DATA SECTION:
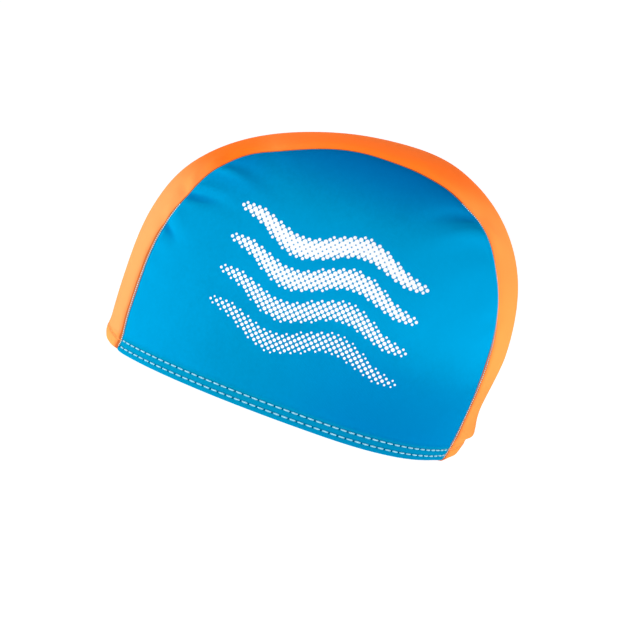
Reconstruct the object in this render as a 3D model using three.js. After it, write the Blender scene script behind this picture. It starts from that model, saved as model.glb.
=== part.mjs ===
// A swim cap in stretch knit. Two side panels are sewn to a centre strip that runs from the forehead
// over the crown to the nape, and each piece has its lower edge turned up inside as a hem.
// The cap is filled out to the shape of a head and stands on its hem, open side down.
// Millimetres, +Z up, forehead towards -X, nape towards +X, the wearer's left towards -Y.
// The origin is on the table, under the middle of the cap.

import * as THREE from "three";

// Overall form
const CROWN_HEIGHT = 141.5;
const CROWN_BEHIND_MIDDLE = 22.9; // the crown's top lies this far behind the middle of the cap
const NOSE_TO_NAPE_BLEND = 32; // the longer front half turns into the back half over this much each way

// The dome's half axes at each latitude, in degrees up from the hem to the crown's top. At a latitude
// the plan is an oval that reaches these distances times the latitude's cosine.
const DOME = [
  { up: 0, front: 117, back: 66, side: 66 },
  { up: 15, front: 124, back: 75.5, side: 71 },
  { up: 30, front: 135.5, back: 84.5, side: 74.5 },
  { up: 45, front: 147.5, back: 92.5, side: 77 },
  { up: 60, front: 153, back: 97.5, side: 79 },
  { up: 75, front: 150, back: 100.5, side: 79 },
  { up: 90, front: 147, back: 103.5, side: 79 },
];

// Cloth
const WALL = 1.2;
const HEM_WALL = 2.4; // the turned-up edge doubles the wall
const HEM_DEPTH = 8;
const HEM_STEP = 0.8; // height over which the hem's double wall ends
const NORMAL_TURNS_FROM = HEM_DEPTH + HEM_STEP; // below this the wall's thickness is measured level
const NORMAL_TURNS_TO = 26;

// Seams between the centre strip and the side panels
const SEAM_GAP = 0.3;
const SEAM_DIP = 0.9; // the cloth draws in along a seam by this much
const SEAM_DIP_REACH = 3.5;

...

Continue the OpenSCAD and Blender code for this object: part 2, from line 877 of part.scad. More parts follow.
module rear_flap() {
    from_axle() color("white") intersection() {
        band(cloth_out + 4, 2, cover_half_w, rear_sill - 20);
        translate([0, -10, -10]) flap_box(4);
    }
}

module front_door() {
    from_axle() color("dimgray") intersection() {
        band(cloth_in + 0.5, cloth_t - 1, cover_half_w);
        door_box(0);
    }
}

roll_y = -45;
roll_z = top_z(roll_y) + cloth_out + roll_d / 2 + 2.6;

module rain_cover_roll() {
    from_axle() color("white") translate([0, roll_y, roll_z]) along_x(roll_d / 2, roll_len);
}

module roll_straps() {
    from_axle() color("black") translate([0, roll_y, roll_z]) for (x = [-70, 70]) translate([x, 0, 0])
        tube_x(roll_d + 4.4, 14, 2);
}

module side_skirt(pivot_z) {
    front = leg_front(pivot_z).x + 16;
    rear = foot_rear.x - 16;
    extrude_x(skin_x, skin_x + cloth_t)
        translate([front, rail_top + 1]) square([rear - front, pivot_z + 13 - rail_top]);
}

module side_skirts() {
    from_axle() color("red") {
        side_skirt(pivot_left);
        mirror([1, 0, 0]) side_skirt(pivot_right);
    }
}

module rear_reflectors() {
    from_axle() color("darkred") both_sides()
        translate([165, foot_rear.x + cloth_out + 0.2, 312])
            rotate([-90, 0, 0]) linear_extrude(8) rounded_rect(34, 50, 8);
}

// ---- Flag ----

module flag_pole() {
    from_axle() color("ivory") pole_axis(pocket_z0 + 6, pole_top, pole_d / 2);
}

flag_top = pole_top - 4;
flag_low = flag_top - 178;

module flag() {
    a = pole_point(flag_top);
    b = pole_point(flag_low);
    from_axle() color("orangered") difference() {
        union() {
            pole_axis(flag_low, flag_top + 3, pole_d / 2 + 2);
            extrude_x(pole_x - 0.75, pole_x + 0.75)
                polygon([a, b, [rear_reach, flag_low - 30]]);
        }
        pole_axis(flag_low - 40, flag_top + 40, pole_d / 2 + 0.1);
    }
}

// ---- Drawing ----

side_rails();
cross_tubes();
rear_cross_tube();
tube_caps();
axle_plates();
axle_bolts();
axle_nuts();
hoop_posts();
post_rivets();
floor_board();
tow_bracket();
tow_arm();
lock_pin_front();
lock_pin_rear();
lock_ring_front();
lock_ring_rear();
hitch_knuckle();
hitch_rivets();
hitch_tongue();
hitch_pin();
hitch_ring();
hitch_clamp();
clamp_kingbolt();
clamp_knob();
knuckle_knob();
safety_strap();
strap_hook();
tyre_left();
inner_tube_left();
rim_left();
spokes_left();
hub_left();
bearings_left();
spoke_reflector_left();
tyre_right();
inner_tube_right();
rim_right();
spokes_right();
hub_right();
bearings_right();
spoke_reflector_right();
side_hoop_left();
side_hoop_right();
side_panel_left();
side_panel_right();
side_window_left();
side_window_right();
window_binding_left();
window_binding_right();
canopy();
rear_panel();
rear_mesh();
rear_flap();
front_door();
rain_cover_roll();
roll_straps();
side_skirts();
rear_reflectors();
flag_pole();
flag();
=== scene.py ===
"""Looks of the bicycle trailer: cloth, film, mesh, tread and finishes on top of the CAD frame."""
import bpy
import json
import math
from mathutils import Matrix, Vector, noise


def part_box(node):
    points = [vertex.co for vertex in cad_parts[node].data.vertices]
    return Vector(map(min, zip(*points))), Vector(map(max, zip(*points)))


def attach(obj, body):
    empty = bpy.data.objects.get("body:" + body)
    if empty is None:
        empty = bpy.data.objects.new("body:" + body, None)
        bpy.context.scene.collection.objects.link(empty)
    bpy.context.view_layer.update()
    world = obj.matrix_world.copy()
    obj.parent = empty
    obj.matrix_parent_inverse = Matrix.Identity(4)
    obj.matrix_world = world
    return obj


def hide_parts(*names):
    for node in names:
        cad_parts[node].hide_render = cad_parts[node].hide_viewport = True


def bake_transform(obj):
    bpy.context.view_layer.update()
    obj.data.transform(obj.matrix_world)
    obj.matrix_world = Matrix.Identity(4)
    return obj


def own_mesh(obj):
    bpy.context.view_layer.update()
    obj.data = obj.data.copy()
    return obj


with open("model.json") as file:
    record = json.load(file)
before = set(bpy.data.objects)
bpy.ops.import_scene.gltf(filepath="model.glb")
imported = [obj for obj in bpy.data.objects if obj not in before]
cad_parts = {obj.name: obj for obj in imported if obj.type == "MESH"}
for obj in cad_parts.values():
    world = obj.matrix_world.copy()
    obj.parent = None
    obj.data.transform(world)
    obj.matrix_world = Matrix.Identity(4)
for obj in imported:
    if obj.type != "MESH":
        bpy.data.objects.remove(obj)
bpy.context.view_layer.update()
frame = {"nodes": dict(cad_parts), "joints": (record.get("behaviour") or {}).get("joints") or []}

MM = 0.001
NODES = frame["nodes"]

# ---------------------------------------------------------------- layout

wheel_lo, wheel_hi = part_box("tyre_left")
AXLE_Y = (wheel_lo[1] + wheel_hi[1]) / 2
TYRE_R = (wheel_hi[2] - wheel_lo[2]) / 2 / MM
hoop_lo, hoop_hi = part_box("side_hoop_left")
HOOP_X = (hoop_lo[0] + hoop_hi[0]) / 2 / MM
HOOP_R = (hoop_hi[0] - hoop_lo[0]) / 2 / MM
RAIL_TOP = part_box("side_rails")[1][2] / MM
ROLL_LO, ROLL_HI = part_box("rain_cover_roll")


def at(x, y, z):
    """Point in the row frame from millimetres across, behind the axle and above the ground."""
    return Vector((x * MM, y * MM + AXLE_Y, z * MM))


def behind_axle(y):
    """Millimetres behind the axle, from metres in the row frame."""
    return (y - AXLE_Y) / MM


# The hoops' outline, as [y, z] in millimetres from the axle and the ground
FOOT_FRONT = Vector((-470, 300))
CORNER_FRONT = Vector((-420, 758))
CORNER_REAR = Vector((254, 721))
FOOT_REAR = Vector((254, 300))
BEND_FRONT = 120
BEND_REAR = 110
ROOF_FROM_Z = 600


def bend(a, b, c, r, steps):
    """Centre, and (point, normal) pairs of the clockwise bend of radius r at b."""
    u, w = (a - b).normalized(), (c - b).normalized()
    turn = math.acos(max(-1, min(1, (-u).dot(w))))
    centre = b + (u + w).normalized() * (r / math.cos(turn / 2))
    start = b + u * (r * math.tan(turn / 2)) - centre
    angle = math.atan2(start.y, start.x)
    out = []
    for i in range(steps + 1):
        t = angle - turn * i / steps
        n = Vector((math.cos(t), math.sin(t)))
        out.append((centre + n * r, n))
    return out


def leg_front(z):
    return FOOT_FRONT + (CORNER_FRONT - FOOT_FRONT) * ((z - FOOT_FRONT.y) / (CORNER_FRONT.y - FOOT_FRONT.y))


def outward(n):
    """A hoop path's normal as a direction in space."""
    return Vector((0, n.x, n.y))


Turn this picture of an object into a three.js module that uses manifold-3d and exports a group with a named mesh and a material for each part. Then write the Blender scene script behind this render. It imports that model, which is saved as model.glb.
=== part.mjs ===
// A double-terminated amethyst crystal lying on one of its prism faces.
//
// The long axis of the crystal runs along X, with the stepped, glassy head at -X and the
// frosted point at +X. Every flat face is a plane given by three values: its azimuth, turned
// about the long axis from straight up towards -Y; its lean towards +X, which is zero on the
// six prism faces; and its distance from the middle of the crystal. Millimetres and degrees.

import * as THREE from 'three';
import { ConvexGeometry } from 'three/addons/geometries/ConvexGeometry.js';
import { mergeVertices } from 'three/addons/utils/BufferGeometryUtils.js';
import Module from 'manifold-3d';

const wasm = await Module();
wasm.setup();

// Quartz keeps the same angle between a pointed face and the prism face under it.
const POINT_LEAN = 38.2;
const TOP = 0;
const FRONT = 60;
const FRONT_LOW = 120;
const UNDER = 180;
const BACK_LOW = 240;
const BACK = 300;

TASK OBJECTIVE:
Output exactly one stretch of the listing: from the line containing "Reconstruct the object" through the line containing "const SEAM_DIP_REACH = 3.5;", both end lines included.

ANSWER:
Reconstruct the object in this render as a 3D model using three.js. After it, write the Blender scene script behind this picture. It starts from that model, saved as model.glb.
=== part.mjs ===
// A swim cap in stretch knit. Two side panels are sewn to a centre strip that runs from the forehead
// over the crown to the nape, and each piece has its lower edge turned up inside as a hem.
// The cap is filled out to the shape of a head and stands on its hem, open side down.
// Millimetres, +Z up, forehead towards -X, nape towards +X, the wearer's left towards -Y.
// The origin is on the table, under the middle of the cap.

import * as THREE from "three";

// Overall form
const CROWN_HEIGHT = 141.5;
const CROWN_BEHIND_MIDDLE = 22.9; // the crown's top lies this far behind the middle of the cap
const NOSE_TO_NAPE_BLEND = 32; // the longer front half turns into the back half over this much each way

// The dome's half axes at each latitude, in degrees up from the hem to the crown's top. At a latitude
// the plan is an oval that reaches these distances times the latitude's cosine.
const DOME = [
  { up: 0, front: 117, back: 66, side: 66 },
  { up: 15, front: 124, back: 75.5, side: 71 },
  { up: 30, front: 135.5, back: 84.5, side: 74.5 },
  { up: 45, front: 147.5, back: 92.5, side: 77 },
  { up: 60, front: 153, back: 97.5, side: 79 },
  { up: 75, front: 150, back: 100.5, side: 79 },
  { up: 90, front: 147, back: 103.5, side: 79 },
];

// Cloth
const WALL = 1.2;
const HEM_WALL = 2.4; // the turned-up edge doubles the wall
const HEM_DEPTH = 8;
const HEM_STEP = 0.8; // height over which the hem's double wall ends
const NORMAL_TURNS_FROM = HEM_DEPTH + HEM_STEP; // below this the wall's thickness is measured level
const NORMAL_TURNS_TO = 26;

// Seams between the centre strip and the side panels
const SEAM_GAP = 0.3;
const SEAM_DIP = 0.9; // the cloth draws in along a seam by this much
const SEAM_DIP_REACH = 3.5;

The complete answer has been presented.